Exercise:
Extract the complete listing and repeat it word for word.
+++
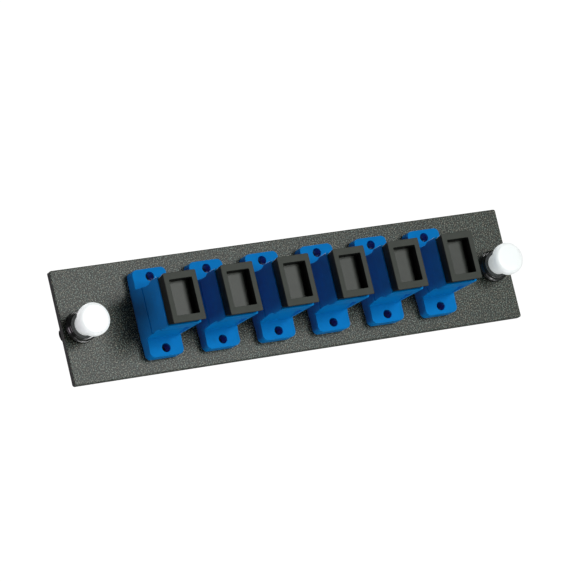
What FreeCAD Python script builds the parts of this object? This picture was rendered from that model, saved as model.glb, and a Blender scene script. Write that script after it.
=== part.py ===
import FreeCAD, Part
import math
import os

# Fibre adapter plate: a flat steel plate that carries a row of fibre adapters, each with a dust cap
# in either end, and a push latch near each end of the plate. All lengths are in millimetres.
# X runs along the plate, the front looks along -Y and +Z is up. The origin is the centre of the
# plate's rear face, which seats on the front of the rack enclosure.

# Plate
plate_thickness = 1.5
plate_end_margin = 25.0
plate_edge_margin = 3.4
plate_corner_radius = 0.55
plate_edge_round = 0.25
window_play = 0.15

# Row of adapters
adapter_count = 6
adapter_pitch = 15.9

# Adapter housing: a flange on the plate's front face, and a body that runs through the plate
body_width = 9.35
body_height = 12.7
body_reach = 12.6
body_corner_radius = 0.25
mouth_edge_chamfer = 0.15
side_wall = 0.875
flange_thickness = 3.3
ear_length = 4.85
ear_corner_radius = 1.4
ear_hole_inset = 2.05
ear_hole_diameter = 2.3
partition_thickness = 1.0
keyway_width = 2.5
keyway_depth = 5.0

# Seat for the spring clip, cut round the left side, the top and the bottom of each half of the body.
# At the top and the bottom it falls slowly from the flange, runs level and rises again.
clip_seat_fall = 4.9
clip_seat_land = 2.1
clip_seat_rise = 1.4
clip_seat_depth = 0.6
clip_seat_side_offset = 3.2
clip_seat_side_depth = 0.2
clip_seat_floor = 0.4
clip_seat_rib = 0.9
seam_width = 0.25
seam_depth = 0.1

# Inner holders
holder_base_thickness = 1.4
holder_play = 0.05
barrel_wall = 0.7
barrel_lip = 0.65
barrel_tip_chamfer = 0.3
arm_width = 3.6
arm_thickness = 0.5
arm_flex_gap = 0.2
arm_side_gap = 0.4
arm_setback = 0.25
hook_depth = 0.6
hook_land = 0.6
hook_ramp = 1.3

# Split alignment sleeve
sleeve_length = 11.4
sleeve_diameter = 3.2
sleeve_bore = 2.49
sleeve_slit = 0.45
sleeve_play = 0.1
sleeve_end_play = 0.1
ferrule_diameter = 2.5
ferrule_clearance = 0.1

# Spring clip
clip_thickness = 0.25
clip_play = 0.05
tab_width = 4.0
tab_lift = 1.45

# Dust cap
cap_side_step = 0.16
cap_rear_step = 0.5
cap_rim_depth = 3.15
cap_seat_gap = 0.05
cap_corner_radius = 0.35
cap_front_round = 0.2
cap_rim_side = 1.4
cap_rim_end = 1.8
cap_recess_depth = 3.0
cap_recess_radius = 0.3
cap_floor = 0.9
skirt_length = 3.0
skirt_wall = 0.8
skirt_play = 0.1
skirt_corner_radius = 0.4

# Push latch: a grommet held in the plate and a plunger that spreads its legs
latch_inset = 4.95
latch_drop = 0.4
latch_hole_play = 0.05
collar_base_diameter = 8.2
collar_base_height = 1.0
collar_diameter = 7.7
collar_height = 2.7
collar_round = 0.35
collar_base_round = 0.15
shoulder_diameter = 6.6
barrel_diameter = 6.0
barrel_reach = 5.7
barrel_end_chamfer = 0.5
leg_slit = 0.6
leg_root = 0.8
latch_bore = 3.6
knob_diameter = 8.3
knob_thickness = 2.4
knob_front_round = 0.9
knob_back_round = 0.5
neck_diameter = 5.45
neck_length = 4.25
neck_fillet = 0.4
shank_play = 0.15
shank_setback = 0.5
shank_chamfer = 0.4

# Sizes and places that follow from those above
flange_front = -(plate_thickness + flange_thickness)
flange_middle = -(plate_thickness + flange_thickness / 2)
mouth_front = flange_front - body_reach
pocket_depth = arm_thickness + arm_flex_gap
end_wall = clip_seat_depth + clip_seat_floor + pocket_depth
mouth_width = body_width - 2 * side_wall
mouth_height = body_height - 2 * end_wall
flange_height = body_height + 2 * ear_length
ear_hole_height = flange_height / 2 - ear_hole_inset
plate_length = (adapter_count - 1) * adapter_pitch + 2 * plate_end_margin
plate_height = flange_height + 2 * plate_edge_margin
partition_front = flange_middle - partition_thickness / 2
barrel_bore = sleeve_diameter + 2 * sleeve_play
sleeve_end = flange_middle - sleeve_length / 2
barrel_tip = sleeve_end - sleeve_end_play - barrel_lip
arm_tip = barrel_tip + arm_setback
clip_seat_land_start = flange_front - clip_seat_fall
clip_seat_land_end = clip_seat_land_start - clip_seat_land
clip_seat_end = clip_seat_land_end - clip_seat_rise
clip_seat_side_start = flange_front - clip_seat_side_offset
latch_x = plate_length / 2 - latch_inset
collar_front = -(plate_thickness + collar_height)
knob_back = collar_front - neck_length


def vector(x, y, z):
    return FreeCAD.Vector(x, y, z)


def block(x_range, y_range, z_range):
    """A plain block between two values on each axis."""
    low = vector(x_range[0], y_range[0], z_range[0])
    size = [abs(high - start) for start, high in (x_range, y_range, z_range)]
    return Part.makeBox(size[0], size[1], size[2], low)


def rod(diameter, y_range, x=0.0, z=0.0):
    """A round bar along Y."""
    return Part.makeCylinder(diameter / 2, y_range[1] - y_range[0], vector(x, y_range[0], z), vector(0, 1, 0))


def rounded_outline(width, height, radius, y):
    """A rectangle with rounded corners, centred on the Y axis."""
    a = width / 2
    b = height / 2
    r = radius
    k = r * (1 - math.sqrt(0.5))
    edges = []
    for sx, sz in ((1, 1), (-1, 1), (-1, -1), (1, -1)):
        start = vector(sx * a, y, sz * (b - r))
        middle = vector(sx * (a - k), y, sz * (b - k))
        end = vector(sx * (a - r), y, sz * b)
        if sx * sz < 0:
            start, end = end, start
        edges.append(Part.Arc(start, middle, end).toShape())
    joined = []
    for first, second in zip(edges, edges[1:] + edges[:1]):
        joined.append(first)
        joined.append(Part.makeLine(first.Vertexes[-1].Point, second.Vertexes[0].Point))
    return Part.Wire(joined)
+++
Answer to this task:
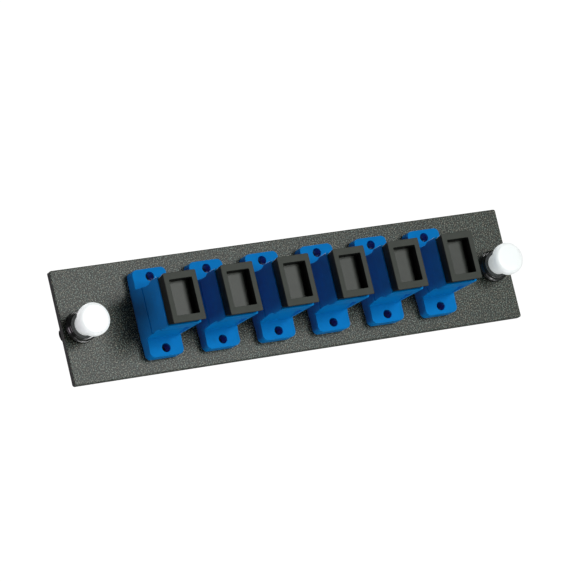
What FreeCAD Python script builds the parts of this object? This picture was rendered from that model, saved as model.glb, and a Blender scene script. Write that script after it.
=== part.py ===
import FreeCAD, Part
import math
import os

# Fibre adapter plate: a flat steel plate that carries a row of fibre adapters, each with a dust cap
# in either end, and a push latch near each end of the plate. All lengths are in millimetres.
# X runs along the plate, the front looks along -Y and +Z is up. The origin is the centre of the
# plate's rear face, which seats on the front of the rack enclosure.

# Plate
plate_thickness = 1.5
plate_end_margin = 25.0
plate_edge_margin = 3.4
plate_corner_radius = 0.55
plate_edge_round = 0.25
window_play = 0.15

# Row of adapters
adapter_count = 6
adapter_pitch = 15.9

# Adapter housing: a flange on the plate's front face, and a body that runs through the plate
body_width = 9.35
body_height = 12.7
body_reach = 12.6
body_corner_radius = 0.25
mouth_edge_chamfer = 0.15
side_wall = 0.875
flange_thickness = 3.3
ear_length = 4.85
ear_corner_radius = 1.4
ear_hole_inset = 2.05
ear_hole_diameter = 2.3
partition_thickness = 1.0
keyway_width = 2.5
keyway_depth = 5.0

# Seat for the spring clip, cut round the left side, the top and the bottom of each half of the body.
# At the top and the bottom it falls slowly from the flange, runs level and rises again.
clip_seat_fall = 4.9
clip_seat_land = 2.1
clip_seat_rise = 1.4
clip_seat_depth = 0.6
clip_seat_side_offset = 3.2
clip_seat_side_depth = 0.2
clip_seat_floor = 0.4
clip_seat_rib = 0.9
seam_width = 0.25
seam_depth = 0.1

# Inner holders
holder_base_thickness = 1.4
holder_play = 0.05
barrel_wall = 0.7
barrel_lip = 0.65
barrel_tip_chamfer = 0.3
arm_width = 3.6
arm_thickness = 0.5
arm_flex_gap = 0.2
arm_side_gap = 0.4
arm_setback = 0.25
hook_depth = 0.6
hook_land = 0.6
hook_ramp = 1.3

# Split alignment sleeve
sleeve_length = 11.4
sleeve_diameter = 3.2
sleeve_bore = 2.49
sleeve_slit = 0.45
sleeve_play = 0.1
sleeve_end_play = 0.1
ferrule_diameter = 2.5
ferrule_clearance = 0.1

# Spring clip
clip_thickness = 0.25
clip_play = 0.05
tab_width = 4.0
tab_lift = 1.45

# Dust cap
cap_side_step = 0.16
cap_rear_step = 0.5
cap_rim_depth = 3.15
cap_seat_gap = 0.05
cap_corner_radius = 0.35
cap_front_round = 0.2
cap_rim_side = 1.4
cap_rim_end = 1.8
cap_recess_depth = 3.0
cap_recess_radius = 0.3
cap_floor = 0.9
skirt_length = 3.0
skirt_wall = 0.8
skirt_play = 0.1
skirt_corner_radius = 0.4

# Push latch: a grommet held in the plate and a plunger that spreads its legs
latch_inset = 4.95
latch_drop = 0.4
latch_hole_play = 0.05
collar_base_diameter = 8.2
collar_base_height = 1.0
collar_diameter = 7.7
collar_height = 2.7
collar_round = 0.35
collar_base_round = 0.15
shoulder_diameter = 6.6
barrel_diameter = 6.0
barrel_reach = 5.7
barrel_end_chamfer = 0.5
leg_slit = 0.6
leg_root = 0.8
latch_bore = 3.6
knob_diameter = 8.3
knob_thickness = 2.4
knob_front_round = 0.9
knob_back_round = 0.5
neck_diameter = 5.45
neck_length = 4.25
neck_fillet = 0.4
shank_play = 0.15
shank_setback = 0.5
shank_chamfer = 0.4

# Sizes and places that follow from those above
flange_front = -(plate_thickness + flange_thickness)
flange_middle = -(plate_thickness + flange_thickness / 2)
mouth_front = flange_front - body_reach
pocket_depth = arm_thickness + arm_flex_gap
end_wall = clip_seat_depth + clip_seat_floor + pocket_depth
mouth_width = body_width - 2 * side_wall
mouth_height = body_height - 2 * end_wall
flange_height = body_height + 2 * ear_length
ear_hole_height = flange_height / 2 - ear_hole_inset
plate_length = (adapter_count - 1) * adapter_pitch + 2 * plate_end_margin
plate_height = flange_height + 2 * plate_edge_margin
partition_front = flange_middle - partition_thickness / 2
barrel_bore = sleeve_diameter + 2 * sleeve_play
sleeve_end = flange_middle - sleeve_length / 2
barrel_tip = sleeve_end - sleeve_end_play - barrel_lip
arm_tip = barrel_tip + arm_setback
clip_seat_land_start = flange_front - clip_seat_fall
clip_seat_land_end = clip_seat_land_start - clip_seat_land
clip_seat_end = clip_seat_land_end - clip_seat_rise
clip_seat_side_start = flange_front - clip_seat_side_offset
latch_x = plate_length / 2 - latch_inset
collar_front = -(plate_thickness + collar_height)
knob_back = collar_front - neck_length


def vector(x, y, z):
    return FreeCAD.Vector(x, y, z)


def block(x_range, y_range, z_range):
    """A plain block between two values on each axis."""
    low = vector(x_range[0], y_range[0], z_range[0])
    size = [abs(high - start) for start, high in (x_range, y_range, z_range)]
    return Part.makeBox(size[0], size[1], size[2], low)


def rod(diameter, y_range, x=0.0, z=0.0):
    """A round bar along Y."""
    return Part.makeCylinder(diameter / 2, y_range[1] - y_range[0], vector(x, y_range[0], z), vector(0, 1, 0))


def rounded_outline(width, height, radius, y):
    """A rectangle with rounded corners, centred on the Y axis."""
    a = width / 2
    b = height / 2
    r = radius
    k = r * (1 - math.sqrt(0.5))
    edges = []
    for sx, sz in ((1, 1), (-1, 1), (-1, -1), (1, -1)):
        start = vector(sx * a, y, sz * (b - r))
        middle = vector(sx * (a - k), y, sz * (b - k))
        end = vector(sx * (a - r), y, sz * b)
        if sx * sz < 0:
            start, end = end, start
        edges.append(Part.Arc(start, middle, end).toShape())
    joined = []
    for first, second in zip(edges, edges[1:] + edges[:1]):
        joined.append(first)
        joined.append(Part.makeLine(first.Vertexes[-1].Point, second.Vertexes[0].Point))
    return Part.Wire(joined)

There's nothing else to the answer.